— Start —

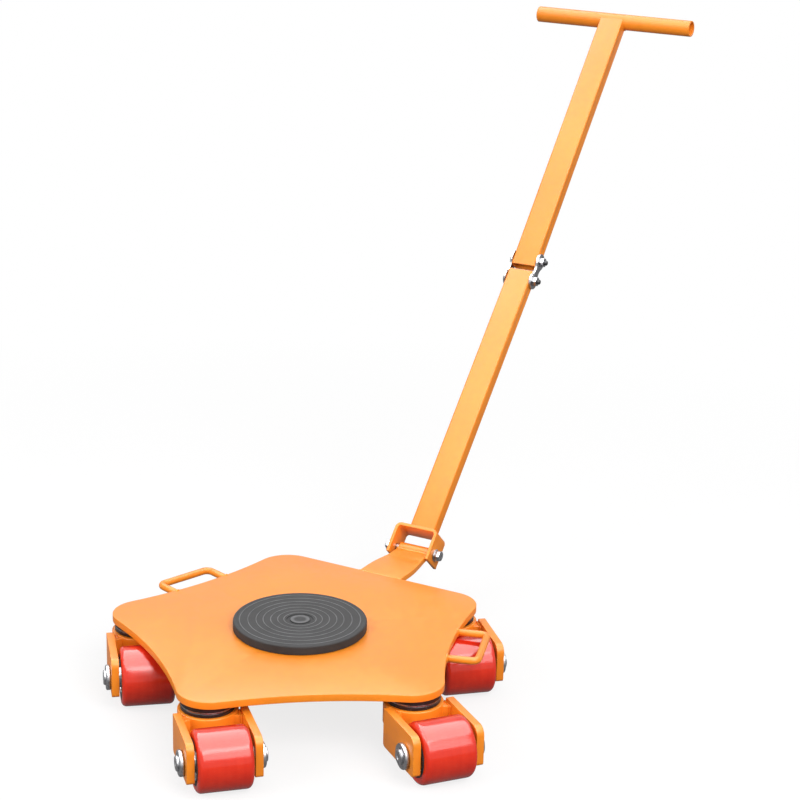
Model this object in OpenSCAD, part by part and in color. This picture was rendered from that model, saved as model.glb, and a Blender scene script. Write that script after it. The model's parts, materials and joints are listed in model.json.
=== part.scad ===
// Steerable machine skate: a five-cornered deck on five swivelling rollers, with a rotating
// load pad on top and a folding tow bar. Millimetres. The origin is the centre of the load
// face, +Z is up and +X points from the deck to the tow bar. The floor is at -load_h.

/* [Load pad] */
// Height of the load face above the floor
load_h = 107; // [106:0.5:109]
// Diameter of the flat load face
pad_face_d = 175; // [150:1:180]
// Width of the rounded rim around the load face
pad_rim = 2.5; // [1:0.5:4]
// Thickness of the rubber over the turntable disc
pad_skin = 6; // [4:0.5:7]

/* [Deck] */
// Width across the two side corners
deck_w = 500; // [480:5:520]
// Radius of each rounded corner
corner_r = 44; // [40:1:48]
// Distance from the centre to the middle of a hollow side
side_mid = 206.5; // [200:0.5:210]
// Thickness of the deck plate
deck_t = 10; // [8:1:12]
// Height of the deck's top face above the floor
deck_top = 94; // [93:0.5:96]

/* [Rollers] */
// Diameter of a roller
roller_d = 80; // [76:1:80]
// Width of a roller
roller_w = 70; // [60:1:70]
// Distance from the centre to each swivel axis
swivel_r = 223; // [221:0.5:224]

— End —

TASK REQUIREMENTS: Your task is to quote the listing above word for word.

RESULT OF THIS EXERCISE:
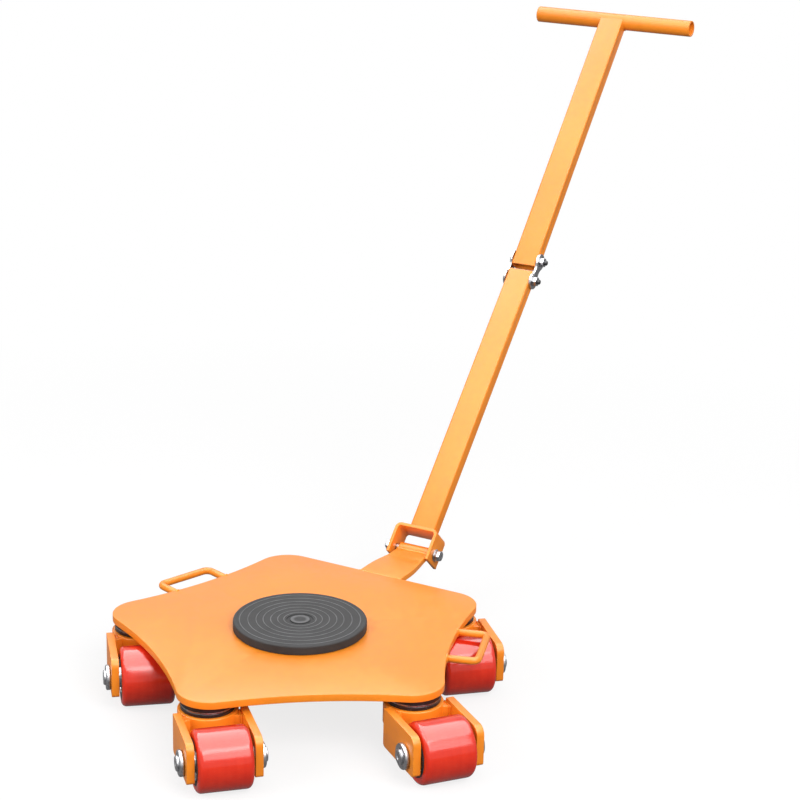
Model this object in OpenSCAD, part by part and in color. This picture was rendered from that model, saved as model.glb, and a Blender scene script. Write that script after it. The model's parts, materials and joints are listed in model.json.
=== part.scad ===
// Steerable machine skate: a five-cornered deck on five swivelling rollers, with a rotating
// load pad on top and a folding tow bar. Millimetres. The origin is the centre of the load
// face, +Z is up and +X points from the deck to the tow bar. The floor is at -load_h.

/* [Load pad] */
// Height of the load face above the floor
load_h = 107; // [106:0.5:109]
// Diameter of the flat load face
pad_face_d = 175; // [150:1:180]
// Width of the rounded rim around the load face
pad_rim = 2.5; // [1:0.5:4]
// Thickness of the rubber over the turntable disc
pad_skin = 6; // [4:0.5:7]

/* [Deck] */
// Width across the two side corners
deck_w = 500; // [480:5:520]
// Radius of each rounded corner
corner_r = 44; // [40:1:48]
// Distance from the centre to the middle of a hollow side
side_mid = 206.5; // [200:0.5:210]
// Thickness of the deck plate
deck_t = 10; // [8:1:12]
// Height of the deck's top face above the floor
deck_top = 94; // [93:0.5:96]

/* [Rollers] */
// Diameter of a roller
roller_d = 80; // [76:1:80]
// Width of a roller
roller_w = 70; // [60:1:70]
// Distance from the centre to each swivel axis
swivel_r = 223; // [221:0.5:224]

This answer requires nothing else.